**Given exercise:**
Repeat exactly and only the lines from the line containing "Write part 3" through the line containing "temple_room: float = 0.94", both included.

**Dataset records:**
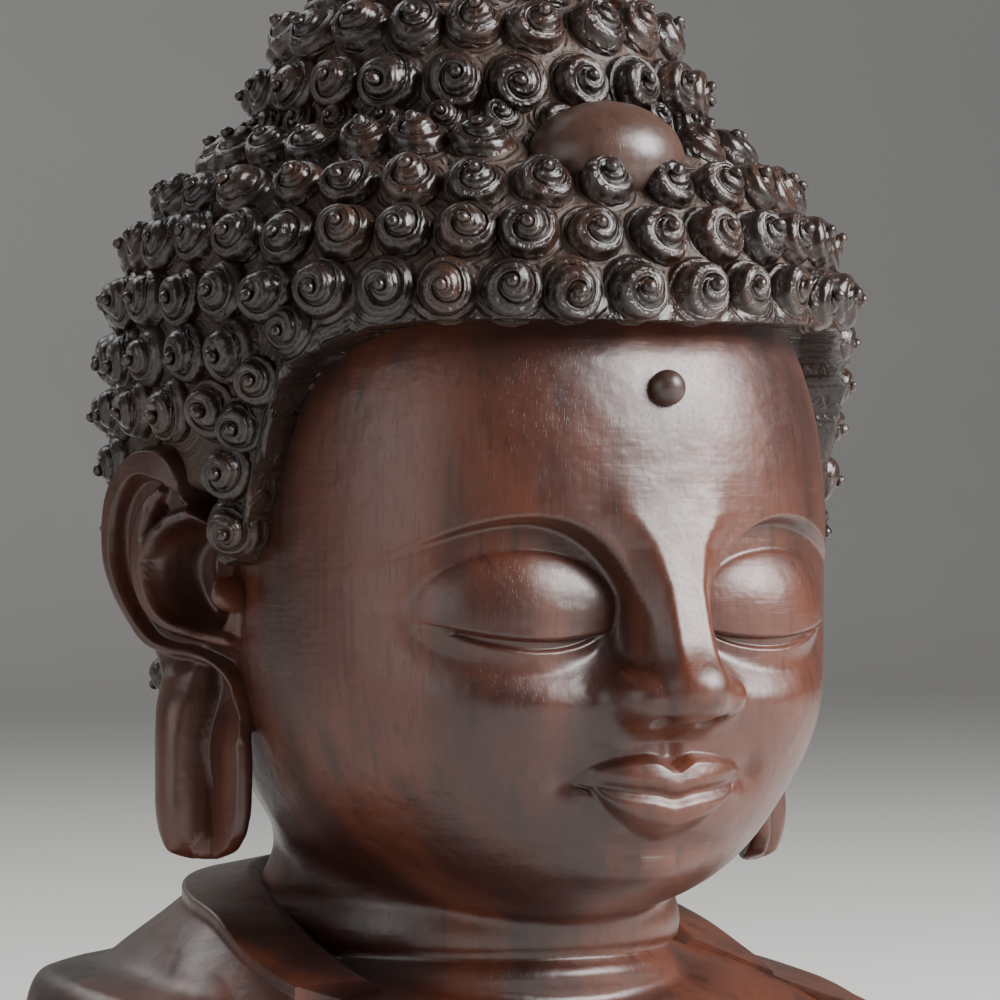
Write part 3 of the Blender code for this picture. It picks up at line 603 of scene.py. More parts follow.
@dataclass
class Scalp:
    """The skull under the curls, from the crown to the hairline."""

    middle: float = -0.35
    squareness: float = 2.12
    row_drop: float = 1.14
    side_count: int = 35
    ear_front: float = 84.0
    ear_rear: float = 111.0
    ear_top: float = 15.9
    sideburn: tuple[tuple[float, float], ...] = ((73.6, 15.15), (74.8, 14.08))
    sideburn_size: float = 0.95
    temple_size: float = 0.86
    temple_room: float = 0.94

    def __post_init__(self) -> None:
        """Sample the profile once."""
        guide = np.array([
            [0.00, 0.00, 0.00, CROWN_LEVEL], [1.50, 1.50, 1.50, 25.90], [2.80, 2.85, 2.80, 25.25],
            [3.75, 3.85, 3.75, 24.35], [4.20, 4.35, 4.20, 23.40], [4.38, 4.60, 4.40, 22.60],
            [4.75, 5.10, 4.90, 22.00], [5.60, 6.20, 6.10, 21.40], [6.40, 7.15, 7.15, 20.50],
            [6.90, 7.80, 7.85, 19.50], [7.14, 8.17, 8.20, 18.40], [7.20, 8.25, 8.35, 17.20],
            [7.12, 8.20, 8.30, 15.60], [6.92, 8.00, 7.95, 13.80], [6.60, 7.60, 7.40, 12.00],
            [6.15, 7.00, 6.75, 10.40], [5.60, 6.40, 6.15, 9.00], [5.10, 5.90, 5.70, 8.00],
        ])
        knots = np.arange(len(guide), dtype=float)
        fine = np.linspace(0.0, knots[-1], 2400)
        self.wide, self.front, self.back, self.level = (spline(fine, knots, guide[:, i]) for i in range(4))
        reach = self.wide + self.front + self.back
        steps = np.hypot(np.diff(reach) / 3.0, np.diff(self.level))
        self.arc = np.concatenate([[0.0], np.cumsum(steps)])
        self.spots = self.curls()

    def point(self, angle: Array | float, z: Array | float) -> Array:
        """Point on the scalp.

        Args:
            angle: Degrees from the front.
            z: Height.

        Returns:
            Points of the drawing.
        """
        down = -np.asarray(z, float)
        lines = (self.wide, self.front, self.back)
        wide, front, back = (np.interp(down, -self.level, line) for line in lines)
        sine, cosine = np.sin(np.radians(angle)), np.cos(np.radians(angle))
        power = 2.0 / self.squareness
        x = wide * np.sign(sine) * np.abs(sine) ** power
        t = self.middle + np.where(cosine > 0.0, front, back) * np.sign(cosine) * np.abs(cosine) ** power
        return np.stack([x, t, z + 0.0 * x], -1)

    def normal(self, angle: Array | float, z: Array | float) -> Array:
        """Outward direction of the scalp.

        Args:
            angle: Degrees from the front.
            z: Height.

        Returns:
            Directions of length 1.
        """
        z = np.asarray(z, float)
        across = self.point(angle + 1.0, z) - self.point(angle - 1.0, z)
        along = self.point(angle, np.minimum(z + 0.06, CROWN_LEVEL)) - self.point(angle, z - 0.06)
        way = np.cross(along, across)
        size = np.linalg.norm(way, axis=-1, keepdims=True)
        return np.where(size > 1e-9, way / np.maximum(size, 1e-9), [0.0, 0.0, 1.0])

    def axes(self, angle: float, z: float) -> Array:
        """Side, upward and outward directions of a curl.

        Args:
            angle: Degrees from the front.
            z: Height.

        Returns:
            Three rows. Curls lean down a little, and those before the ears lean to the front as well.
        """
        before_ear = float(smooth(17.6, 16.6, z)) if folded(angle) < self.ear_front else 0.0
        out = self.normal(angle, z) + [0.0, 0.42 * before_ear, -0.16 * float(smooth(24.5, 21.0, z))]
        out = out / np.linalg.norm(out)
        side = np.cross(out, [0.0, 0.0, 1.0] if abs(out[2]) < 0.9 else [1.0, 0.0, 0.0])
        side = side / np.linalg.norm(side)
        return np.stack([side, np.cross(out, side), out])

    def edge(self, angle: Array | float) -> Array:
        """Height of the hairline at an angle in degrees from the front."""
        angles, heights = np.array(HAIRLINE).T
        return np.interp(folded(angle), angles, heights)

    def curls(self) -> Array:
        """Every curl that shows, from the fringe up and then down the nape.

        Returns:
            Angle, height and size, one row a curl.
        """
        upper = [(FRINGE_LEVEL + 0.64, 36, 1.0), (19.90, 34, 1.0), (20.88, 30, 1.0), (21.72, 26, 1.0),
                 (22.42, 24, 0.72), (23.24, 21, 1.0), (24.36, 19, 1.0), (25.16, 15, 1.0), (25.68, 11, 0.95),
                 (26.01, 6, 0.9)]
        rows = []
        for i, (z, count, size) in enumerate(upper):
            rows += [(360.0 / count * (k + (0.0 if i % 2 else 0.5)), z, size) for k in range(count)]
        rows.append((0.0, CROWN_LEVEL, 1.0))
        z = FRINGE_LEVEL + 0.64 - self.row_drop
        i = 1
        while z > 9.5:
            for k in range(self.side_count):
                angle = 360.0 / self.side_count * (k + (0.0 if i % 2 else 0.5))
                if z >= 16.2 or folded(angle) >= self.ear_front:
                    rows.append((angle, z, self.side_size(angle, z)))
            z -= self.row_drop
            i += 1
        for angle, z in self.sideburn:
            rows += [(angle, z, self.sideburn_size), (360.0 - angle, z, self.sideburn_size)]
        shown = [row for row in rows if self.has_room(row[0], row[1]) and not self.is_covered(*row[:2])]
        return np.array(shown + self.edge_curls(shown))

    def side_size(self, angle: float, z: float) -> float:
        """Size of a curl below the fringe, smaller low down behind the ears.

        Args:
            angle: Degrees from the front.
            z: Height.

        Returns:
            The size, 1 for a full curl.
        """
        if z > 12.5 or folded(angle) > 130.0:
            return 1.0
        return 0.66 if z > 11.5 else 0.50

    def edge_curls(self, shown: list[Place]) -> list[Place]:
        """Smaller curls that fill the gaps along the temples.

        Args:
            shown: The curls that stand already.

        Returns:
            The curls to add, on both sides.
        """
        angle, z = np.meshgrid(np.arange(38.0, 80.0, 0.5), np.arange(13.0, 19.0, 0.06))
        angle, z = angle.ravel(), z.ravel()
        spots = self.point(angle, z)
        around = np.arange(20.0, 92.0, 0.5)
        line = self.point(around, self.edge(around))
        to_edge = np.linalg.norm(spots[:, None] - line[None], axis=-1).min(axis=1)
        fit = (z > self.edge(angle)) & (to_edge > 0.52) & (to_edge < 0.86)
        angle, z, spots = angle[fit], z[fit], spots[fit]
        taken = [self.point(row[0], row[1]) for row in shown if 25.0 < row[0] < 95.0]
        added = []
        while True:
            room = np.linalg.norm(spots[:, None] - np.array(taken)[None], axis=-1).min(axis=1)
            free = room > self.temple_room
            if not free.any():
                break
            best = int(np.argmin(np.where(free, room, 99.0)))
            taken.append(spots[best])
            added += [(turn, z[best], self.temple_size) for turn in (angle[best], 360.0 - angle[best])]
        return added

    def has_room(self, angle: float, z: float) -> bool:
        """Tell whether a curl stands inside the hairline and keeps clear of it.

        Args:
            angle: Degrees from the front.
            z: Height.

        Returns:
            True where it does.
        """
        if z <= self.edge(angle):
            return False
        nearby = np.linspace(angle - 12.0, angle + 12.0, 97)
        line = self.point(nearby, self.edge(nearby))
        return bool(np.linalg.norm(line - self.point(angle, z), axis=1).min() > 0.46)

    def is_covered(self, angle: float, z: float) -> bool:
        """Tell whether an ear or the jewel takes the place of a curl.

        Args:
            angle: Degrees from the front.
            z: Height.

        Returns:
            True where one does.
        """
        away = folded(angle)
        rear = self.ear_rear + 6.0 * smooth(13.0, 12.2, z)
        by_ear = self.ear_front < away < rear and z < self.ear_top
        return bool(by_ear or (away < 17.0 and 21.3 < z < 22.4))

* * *

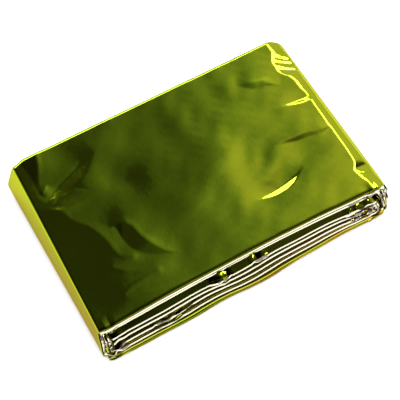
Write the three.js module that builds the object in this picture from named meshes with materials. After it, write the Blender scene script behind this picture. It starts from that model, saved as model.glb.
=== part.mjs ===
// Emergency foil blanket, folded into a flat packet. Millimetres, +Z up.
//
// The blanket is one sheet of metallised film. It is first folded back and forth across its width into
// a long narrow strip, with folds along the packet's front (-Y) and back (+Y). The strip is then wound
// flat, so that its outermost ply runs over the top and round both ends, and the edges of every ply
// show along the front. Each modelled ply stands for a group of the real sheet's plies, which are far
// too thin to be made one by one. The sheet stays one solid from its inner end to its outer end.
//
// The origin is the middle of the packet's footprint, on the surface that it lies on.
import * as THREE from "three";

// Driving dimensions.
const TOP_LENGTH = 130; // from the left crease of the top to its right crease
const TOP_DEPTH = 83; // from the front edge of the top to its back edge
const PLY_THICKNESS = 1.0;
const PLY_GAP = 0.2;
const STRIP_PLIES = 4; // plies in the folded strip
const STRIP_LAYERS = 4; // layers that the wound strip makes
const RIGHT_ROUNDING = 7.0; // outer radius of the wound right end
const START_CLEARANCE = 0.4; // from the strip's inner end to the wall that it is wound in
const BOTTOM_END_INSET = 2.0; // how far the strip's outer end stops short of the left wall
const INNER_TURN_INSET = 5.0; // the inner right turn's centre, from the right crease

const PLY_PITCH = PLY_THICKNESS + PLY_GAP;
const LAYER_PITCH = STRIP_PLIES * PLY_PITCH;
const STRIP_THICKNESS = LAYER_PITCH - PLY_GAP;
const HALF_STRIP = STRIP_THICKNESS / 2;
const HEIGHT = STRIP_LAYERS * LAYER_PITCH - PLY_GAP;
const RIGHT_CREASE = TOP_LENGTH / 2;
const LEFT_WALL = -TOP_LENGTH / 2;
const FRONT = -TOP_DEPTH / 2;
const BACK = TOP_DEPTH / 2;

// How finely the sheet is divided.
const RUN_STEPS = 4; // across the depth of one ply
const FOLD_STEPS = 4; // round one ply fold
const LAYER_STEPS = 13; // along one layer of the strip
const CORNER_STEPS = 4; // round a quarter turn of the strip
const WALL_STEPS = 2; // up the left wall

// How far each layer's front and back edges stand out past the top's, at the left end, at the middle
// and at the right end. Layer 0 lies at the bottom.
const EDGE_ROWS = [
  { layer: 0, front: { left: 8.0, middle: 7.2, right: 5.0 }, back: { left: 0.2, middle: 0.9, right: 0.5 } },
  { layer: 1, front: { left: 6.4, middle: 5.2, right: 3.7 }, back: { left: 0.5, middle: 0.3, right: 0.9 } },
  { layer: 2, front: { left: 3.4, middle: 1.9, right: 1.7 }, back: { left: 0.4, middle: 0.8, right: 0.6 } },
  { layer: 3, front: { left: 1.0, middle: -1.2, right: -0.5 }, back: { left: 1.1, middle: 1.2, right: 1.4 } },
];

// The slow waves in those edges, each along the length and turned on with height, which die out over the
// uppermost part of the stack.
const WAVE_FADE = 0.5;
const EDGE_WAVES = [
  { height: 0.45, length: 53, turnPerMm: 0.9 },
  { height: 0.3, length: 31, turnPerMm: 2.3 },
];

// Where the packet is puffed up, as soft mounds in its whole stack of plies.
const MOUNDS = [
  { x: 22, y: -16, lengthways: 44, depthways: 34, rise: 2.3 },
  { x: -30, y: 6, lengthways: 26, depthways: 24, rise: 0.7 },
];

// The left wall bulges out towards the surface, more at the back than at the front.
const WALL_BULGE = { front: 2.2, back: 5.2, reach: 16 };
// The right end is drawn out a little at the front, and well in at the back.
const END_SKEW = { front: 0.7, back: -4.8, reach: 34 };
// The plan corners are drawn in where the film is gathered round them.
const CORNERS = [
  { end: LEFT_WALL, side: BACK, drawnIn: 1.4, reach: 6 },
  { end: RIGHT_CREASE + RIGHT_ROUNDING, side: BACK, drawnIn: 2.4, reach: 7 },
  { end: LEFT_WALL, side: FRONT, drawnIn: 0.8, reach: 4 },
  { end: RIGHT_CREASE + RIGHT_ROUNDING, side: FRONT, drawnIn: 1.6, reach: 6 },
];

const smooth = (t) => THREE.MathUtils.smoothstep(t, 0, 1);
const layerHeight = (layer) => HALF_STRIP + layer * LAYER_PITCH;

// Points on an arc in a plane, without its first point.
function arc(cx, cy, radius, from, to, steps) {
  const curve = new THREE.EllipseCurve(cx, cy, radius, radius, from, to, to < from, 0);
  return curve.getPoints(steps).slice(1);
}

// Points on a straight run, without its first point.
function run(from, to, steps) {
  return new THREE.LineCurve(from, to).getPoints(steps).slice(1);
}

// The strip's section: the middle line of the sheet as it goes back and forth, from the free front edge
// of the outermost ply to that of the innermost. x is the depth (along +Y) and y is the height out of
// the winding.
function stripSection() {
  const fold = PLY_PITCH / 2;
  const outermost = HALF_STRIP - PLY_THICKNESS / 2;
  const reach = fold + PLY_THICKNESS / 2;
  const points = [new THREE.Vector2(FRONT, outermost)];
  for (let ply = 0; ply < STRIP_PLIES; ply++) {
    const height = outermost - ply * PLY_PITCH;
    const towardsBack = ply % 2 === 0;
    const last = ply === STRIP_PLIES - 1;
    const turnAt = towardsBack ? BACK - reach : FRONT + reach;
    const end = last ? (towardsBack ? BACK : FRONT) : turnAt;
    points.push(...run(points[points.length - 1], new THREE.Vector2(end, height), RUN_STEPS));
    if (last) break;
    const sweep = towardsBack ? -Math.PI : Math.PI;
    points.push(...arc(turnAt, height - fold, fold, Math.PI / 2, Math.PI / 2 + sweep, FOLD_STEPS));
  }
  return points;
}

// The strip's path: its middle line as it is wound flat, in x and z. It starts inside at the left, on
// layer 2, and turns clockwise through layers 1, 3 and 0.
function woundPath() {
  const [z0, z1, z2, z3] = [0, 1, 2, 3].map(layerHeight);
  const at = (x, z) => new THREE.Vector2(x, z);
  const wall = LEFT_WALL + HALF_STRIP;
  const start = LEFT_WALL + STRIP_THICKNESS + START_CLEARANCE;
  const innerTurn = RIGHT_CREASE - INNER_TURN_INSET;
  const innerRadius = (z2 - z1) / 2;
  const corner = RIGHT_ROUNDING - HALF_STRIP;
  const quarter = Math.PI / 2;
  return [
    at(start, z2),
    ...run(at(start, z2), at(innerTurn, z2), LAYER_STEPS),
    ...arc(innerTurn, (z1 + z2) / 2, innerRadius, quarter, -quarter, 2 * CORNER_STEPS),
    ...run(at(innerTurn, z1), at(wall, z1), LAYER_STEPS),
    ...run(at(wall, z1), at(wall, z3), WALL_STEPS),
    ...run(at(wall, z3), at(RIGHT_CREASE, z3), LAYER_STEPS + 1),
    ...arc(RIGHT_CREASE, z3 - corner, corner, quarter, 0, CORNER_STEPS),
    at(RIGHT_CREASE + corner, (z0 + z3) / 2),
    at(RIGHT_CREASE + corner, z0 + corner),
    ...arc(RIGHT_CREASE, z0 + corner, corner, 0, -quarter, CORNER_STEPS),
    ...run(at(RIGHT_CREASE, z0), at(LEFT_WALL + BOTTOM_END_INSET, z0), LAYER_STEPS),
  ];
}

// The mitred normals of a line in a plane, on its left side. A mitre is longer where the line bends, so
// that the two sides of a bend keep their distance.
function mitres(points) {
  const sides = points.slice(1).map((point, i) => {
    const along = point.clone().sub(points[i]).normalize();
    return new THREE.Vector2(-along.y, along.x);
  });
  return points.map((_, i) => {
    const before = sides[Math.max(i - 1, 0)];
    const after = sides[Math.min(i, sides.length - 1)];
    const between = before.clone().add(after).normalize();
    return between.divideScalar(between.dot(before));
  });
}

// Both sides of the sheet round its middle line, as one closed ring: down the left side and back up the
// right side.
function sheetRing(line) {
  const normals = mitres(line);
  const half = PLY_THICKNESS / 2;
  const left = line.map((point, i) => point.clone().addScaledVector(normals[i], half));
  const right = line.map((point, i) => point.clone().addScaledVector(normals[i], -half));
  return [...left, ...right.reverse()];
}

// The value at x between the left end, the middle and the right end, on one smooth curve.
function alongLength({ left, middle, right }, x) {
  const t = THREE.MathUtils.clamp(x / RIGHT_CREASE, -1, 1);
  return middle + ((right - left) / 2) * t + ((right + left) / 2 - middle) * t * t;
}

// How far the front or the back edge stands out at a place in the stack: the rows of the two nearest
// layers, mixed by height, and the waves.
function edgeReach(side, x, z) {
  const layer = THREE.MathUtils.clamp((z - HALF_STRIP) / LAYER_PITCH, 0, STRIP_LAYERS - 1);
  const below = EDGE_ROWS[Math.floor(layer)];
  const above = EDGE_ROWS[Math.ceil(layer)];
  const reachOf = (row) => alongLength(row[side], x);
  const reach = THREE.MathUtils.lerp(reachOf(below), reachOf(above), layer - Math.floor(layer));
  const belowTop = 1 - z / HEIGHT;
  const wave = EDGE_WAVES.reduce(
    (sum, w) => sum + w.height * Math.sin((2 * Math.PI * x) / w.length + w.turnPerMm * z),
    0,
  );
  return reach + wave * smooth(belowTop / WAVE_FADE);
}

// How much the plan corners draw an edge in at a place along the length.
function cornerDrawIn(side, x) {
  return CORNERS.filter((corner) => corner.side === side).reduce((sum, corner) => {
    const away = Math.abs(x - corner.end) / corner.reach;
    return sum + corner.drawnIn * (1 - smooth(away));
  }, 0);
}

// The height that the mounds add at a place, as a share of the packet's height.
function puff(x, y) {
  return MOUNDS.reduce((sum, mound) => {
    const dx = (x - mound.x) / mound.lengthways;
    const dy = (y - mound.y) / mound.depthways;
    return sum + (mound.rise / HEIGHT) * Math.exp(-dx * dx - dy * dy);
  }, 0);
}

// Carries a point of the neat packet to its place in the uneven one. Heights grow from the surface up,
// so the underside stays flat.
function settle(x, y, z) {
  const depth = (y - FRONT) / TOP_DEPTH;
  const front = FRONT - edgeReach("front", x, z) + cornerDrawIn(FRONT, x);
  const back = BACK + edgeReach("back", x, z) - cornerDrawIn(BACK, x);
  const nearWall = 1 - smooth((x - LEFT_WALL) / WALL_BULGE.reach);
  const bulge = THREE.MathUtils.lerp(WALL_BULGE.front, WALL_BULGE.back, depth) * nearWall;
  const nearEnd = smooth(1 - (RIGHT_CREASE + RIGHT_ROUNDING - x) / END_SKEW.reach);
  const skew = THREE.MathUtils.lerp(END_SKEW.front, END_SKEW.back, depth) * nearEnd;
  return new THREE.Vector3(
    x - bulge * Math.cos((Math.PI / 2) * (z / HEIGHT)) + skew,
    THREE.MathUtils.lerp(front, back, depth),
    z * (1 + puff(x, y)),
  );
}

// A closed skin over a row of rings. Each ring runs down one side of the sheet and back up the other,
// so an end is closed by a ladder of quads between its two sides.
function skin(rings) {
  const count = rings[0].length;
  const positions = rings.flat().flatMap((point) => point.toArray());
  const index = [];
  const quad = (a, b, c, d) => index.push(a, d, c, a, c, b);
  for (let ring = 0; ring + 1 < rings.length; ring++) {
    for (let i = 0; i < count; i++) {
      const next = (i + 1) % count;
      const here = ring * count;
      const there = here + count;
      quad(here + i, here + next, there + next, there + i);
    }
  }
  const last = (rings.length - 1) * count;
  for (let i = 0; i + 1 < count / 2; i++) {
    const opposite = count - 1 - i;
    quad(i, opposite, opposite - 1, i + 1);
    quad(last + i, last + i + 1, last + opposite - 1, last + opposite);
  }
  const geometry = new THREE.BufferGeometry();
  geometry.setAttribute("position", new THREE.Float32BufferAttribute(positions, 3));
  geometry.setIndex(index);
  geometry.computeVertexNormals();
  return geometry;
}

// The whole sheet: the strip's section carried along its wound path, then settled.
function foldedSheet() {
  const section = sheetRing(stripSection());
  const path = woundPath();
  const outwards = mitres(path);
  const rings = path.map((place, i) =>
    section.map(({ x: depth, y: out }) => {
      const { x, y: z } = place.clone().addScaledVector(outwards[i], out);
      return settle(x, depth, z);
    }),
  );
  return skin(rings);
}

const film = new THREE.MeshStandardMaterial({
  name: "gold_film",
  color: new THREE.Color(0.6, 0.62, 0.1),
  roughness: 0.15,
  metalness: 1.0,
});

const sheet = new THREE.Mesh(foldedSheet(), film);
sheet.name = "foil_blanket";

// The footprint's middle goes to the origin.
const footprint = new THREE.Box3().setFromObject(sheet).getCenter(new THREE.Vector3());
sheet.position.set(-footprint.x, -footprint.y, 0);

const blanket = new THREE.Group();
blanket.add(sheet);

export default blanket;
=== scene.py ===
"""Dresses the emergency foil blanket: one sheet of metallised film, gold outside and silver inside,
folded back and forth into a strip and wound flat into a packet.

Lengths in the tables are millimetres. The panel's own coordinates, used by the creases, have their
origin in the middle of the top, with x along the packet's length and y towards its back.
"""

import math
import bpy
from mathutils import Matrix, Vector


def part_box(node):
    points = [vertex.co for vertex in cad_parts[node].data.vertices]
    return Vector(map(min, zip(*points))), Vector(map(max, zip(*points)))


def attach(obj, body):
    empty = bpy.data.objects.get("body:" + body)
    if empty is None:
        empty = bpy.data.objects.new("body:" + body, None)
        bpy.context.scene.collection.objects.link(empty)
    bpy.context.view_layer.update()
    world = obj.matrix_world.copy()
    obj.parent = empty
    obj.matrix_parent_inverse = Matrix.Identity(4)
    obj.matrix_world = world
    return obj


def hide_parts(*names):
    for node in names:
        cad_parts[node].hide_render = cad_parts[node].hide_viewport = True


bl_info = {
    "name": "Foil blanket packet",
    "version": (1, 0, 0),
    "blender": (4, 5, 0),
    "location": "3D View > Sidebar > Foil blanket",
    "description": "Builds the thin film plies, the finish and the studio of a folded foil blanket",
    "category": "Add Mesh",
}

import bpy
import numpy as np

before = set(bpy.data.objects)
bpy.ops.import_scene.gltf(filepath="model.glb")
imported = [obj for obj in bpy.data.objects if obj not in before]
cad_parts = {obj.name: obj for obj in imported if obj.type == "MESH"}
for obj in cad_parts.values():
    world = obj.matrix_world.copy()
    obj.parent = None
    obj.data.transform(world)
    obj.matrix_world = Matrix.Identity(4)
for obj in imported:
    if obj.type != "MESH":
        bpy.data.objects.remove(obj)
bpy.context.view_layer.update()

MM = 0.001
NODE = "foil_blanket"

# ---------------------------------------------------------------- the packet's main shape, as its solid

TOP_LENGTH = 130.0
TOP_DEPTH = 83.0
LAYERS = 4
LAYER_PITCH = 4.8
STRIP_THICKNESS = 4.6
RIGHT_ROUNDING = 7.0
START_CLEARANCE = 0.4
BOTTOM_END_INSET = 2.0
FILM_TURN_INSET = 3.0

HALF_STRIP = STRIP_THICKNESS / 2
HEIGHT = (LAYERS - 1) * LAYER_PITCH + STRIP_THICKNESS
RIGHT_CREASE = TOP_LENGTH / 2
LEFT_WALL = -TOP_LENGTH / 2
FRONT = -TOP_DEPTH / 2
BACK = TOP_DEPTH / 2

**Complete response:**
Write part 3 of the Blender code for this picture. It picks up at line 603 of scene.py. More parts follow.
@dataclass
class Scalp:
    """The skull under the curls, from the crown to the hairline."""

    middle: float = -0.35
    squareness: float = 2.12
    row_drop: float = 1.14
    side_count: int = 35
    ear_front: float = 84.0
    ear_rear: float = 111.0
    ear_top: float = 15.9
    sideburn: tuple[tuple[float, float], ...] = ((73.6, 15.15), (74.8, 14.08))
    sideburn_size: float = 0.95
    temple_size: float = 0.86
    temple_room: float = 0.94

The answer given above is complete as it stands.